Understanding your stress response
The first step to developing resilience is understanding your stress response, its triggers, and what happens once it’s activated:
Seeing pressure differently
When humans are put in a high-pressure situation, they can appraise it one of two ways: thrilling, meaning they come away wanting more, or threatening, meaning their stress response is activated. How people react hinges on their unique history, experiences and personality. One way to build resilience is to harness pressure and use it to your advantage, by focusing on the positives of challenging situations.
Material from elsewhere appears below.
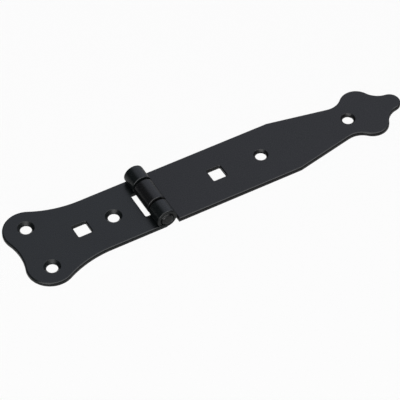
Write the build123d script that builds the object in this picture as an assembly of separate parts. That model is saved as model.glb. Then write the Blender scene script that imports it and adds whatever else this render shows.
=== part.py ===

This will help interpret them as opportunities instead of threats.
Knowing your triggers
Understanding your performance environment will help you to identify your triggers, the things which are hindering your resilience. These can typically range from having little control, conflict in relationships, or having an unclear job-role.2 By tuning into what is specifically triggering your stress response, you can build self-awareness, which will help you to cope better with pressure.
Understanding the impact of stress
Our stress response is hardwired into the most primal part of our brain, as it serves us for our most basic human drive: survival. This means that once activated, it’s hard to thrive under pressure. To reduce your sensitivity to stress, make exercise a regular part of your routine. Although an obvious tip, it is highly efficient in regulating our mood and physical reactions to stress.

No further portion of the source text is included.